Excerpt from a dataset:

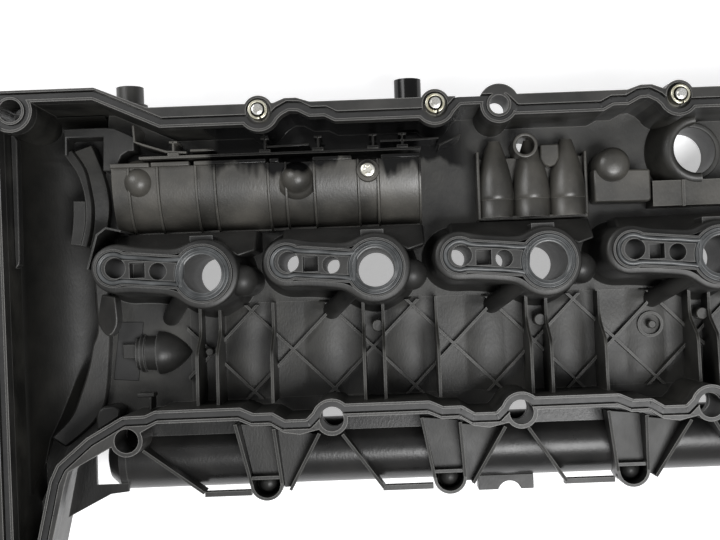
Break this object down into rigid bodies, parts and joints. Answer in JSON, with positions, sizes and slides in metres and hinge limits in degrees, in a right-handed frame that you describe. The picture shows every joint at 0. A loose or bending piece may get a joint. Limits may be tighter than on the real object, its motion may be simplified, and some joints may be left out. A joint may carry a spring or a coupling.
{
  "type": "cylinder head cover",
  "caption": "Moulded plastic cylinder-head cover for an inline engine, shown from its open underside, with plug-well seals, oil separator baffles and captive flange bolts.",
  "frame": {"origin": "axis of the front plug well on the sealing plane", "axes": "+X rearward along the row of plug wells, +Z out of the open underside, +Y towards the intake side"},
  "size_m": [0.617, 0.2795, 0.0916],
  "materials": {
    "cover_nylon": "glass-filled nylon, semi-gloss, oily",
    "flange_nylon": "moulded lips, satin",
    "well_nylon": "glass-filled nylon, semi-gloss",
    "baffle_nylon": "glass-filled nylon, oily",
    "tube_nylon": "smooth moulded nylon",
    "bracket_nylon": "matt nylon",
    "seal_rubber": "grey seal rubber, matt",
    "edge_rubber": "black seal rubber, matt",
    "valve_rubber": "moulded rubber",
    "zinc_steel": "bright zinc plate",
    "sleeve_steel": "rolled steel strip",
    "screw_steel": "zinc plate",
    "spring_steel": "spring steel"
  },
  "bodies": {
    "cover": {"baffle_screw": "screw_steel", "ball_posts": "cover_nylon", "bolt_sleeves": "sleeve_steel", "clip_bracket": "bracket_nylon", "cover_shell": "cover_nylon", "cyclone_separator": "baffle_nylon", "exhaust_brackets": "cover_nylon", "filler_neck": "cover_nylon", "front_baffle": "baffle_nylon", "front_hose_stub": "cover_nylon", "perimeter_gasket": "edge_rubber", "plug_well_1": "well_nylon", "plug_well_2": "well_nylon", "plug_well_3": "well_nylon", "plug_well_4": "well_nylon", "plug_well_5": "well_nylon", "plug_well_6": "well_nylon", "pot_baffle": "baffle_nylon", "rear_baffle": "baffle_nylon", "regulator_cap": "cover_nylon", "regulator_cup": "cover_nylon", "regulator_diaphragm": "valve_rubber", "regulator_spring": "spring_steel", "reservoir_cap_front": "tube_nylon", "reservoir_cap_rear": "tube_nylon", "reservoir_tube": "tube_nylon", "reservoir_web": "tube_nylon", "roof_ribs": "cover_nylon", "sealing_flange": "flange_nylon", "snap_strip": "baffle_nylon", "thrust_cone": "cover_nylon", "timing_arch": "cover_nylon", "timing_ledge": "cover_nylon", "valve_guide": "cover_nylon", "valve_seat": "cover_nylon", "vent_hose_stub": "cover_nylon", "vent_stack": "baffle_nylon", "well_gasket_1": "seal_rubber", "well_gasket_2": "seal_rubber", "well_gasket_3": "seal_rubber", "well_gasket_4": "seal_rubber", "well_gasket_5": "seal_rubber", "well_gasket_6": "seal_rubber"},
    "bolt_1": {"flange_bolt_1": "zinc_steel"},
    "bolt_2": {"flange_bolt_2": "zinc_steel"},
    "bolt_3": {"flange_bolt_3": "zinc_steel"},
    "bolt_4": {"flange_bolt_4": "zinc_steel"},
    "bolt_5": {"flange_bolt_5": "zinc_steel"},
    "regulator_valve": {"regulator_plate": "spring_steel"},
    "vent_valve": {"valve_disc": "valve_rubber"}
  },
  "joints": [
    {"name": "bolt_1_float", "type": "slide", "parent": "cover", "child": "bolt_1", "axis": [0, 0, 1], "range_m": [0, 0.004]},
    {"name": "bolt_2_float", "type": "slide", "parent": "cover", "child": "bolt_2", "axis": [0, 0, 1], "range_m": [0, 0.004]},
    {"name": "bolt_3_float", "type": "slide", "parent": "cover", "child": "bolt_3", "axis": [0, 0, 1], "range_m": [0, 0.004]},
    {"name": "bolt_4_float", "type": "slide", "parent": "cover", "child": "bolt_4", "axis": [0, 0, 1], "range_m": [0, 0.004]},
    {"name": "bolt_5_float", "type": "slide", "parent": "cover", "child": "bolt_5", "axis": [0, 0, 1], "range_m": [0, 0.004]},
    {"name": "regulator_stroke", "type": "slide", "parent": "cover", "child": "regulator_valve", "axis": [0, 0, 1], "range_m": [0, 0.003], "stiffness_N_per_m": 300, "deforming": ["regulator_spring", "regulator_diaphragm"]},
    {"name": "vent_valve_lift", "type": "slide", "parent": "cover", "child": "vent_valve", "axis": [0, 1, 0], "range_m": [0, 0.0025]}
  ]
}
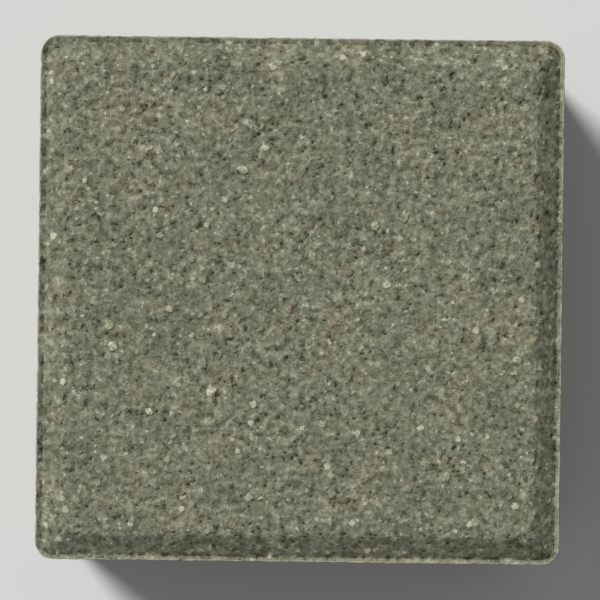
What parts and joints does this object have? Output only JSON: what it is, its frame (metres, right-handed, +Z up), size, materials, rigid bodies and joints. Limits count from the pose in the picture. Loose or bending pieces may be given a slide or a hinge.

What you should do: Repeat all of the entries exactly.

Finished answer:
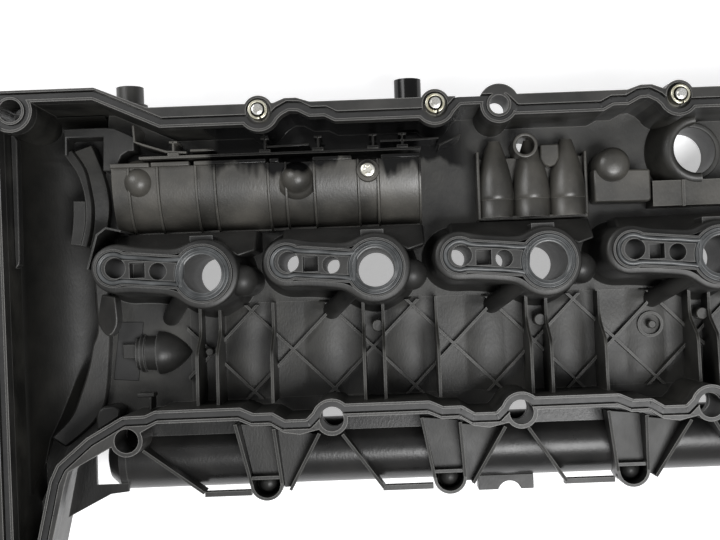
Break this object down into rigid bodies, parts and joints. Answer in JSON, with positions, sizes and slides in metres and hinge limits in degrees, in a right-handed frame that you describe. The picture shows every joint at 0. A loose or bending piece may get a joint. Limits may be tighter than on the real object, its motion may be simplified, and some joints may be left out. A joint may carry a spring or a coupling.
{
  "type": "cylinder head cover",
  "caption": "Moulded plastic cylinder-head cover for an inline engine, shown from its open underside, with plug-well seals, oil separator baffles and captive flange bolts.",
  "frame": {"origin": "axis of the front plug well on the sealing plane", "axes": "+X rearward along the row of plug wells, +Z out of the open underside, +Y towards the intake side"},
  "size_m": [0.617, 0.2795, 0.0916],
  "materials": {
    "cover_nylon": "glass-filled nylon, semi-gloss, oily",
    "flange_nylon": "moulded lips, satin",
    "well_nylon": "glass-filled nylon, semi-gloss",
    "baffle_nylon": "glass-filled nylon, oily",
    "tube_nylon": "smooth moulded nylon",
    "bracket_nylon": "matt nylon",
    "seal_rubber": "grey seal rubber, matt",
    "edge_rubber": "black seal rubber, matt",
    "valve_rubber": "moulded rubber",
    "zinc_steel": "bright zinc plate",
    "sleeve_steel": "rolled steel strip",
    "screw_steel": "zinc plate",
    "spring_steel": "spring steel"
  },
  "bodies": {
    "cover": {"baffle_screw": "screw_steel", "ball_posts": "cover_nylon", "bolt_sleeves": "sleeve_steel", "clip_bracket": "bracket_nylon", "cover_shell": "cover_nylon", "cyclone_separator": "baffle_nylon", "exhaust_brackets": "cover_nylon", "filler_neck": "cover_nylon", "front_baffle": "baffle_nylon", "front_hose_stub": "cover_nylon", "perimeter_gasket": "edge_rubber", "plug_well_1": "well_nylon", "plug_well_2": "well_nylon", "plug_well_3": "well_nylon", "plug_well_4": "well_nylon", "plug_well_5": "well_nylon", "plug_well_6": "well_nylon", "pot_baffle": "baffle_nylon", "rear_baffle": "baffle_nylon", "regulator_cap": "cover_nylon", "regulator_cup": "cover_nylon", "regulator_diaphragm": "valve_rubber", "regulator_spring": "spring_steel", "reservoir_cap_front": "tube_nylon", "reservoir_cap_rear": "tube_nylon", "reservoir_tube": "tube_nylon", "reservoir_web": "tube_nylon", "roof_ribs": "cover_nylon", "sealing_flange": "flange_nylon", "snap_strip": "baffle_nylon", "thrust_cone": "cover_nylon", "timing_arch": "cover_nylon", "timing_ledge": "cover_nylon", "valve_guide": "cover_nylon", "valve_seat": "cover_nylon", "vent_hose_stub": "cover_nylon", "vent_stack": "baffle_nylon", "well_gasket_1": "seal_rubber", "well_gasket_2": "seal_rubber", "well_gasket_3": "seal_rubber", "well_gasket_4": "seal_rubber", "well_gasket_5": "seal_rubber", "well_gasket_6": "seal_rubber"},
    "bolt_1": {"flange_bolt_1": "zinc_steel"},
    "bolt_2": {"flange_bolt_2": "zinc_steel"},
    "bolt_3": {"flange_bolt_3": "zinc_steel"},
    "bolt_4": {"flange_bolt_4": "zinc_steel"},
    "bolt_5": {"flange_bolt_5": "zinc_steel"},
    "regulator_valve": {"regulator_plate": "spring_steel"},
    "vent_valve": {"valve_disc": "valve_rubber"}
  },
  "joints": [
    {"name": "bolt_1_float", "type": "slide", "parent": "cover", "child": "bolt_1", "axis": [0, 0, 1], "range_m": [0, 0.004]},
    {"name": "bolt_2_float", "type": "slide", "parent": "cover", "child": "bolt_2", "axis": [0, 0, 1], "range_m": [0, 0.004]},
    {"name": "bolt_3_float", "type": "slide", "parent": "cover", "child": "bolt_3", "axis": [0, 0, 1], "range_m": [0, 0.004]},
    {"name": "bolt_4_float", "type": "slide", "parent": "cover", "child": "bolt_4", "axis": [0, 0, 1], "range_m": [0, 0.004]},
    {"name": "bolt_5_float", "type": "slide", "parent": "cover", "child": "bolt_5", "axis": [0, 0, 1], "range_m": [0, 0.004]},
    {"name": "regulator_stroke", "type": "slide", "parent": "cover", "child": "regulator_valve", "axis": [0, 0, 1], "range_m": [0, 0.003], "stiffness_N_per_m": 300, "deforming": ["regulator_spring", "regulator_diaphragm"]},
    {"name": "vent_valve_lift", "type": "slide", "parent": "cover", "child": "vent_valve", "axis": [0, 1, 0], "range_m": [0, 0.0025]}
  ]
}
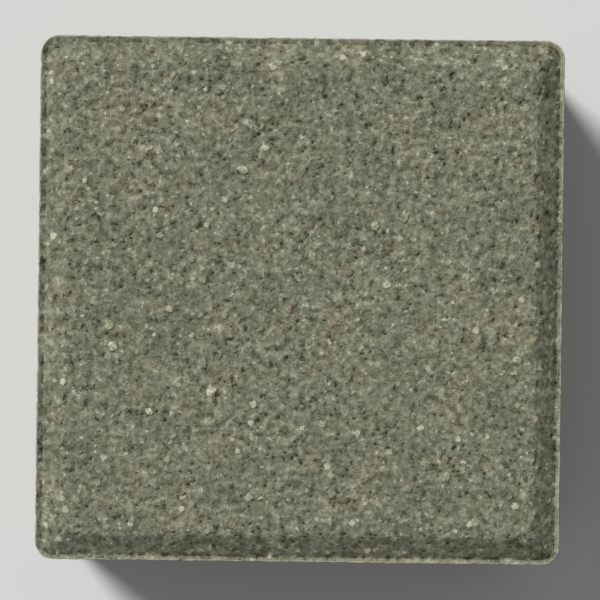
What parts and joints does this object have? Output only JSON: what it is, its frame (metres, right-handed, +Z up), size, materials, rigid bodies and joints. Limits count from the pose in the picture. Loose or bending pieces may be given a slide or a hinge.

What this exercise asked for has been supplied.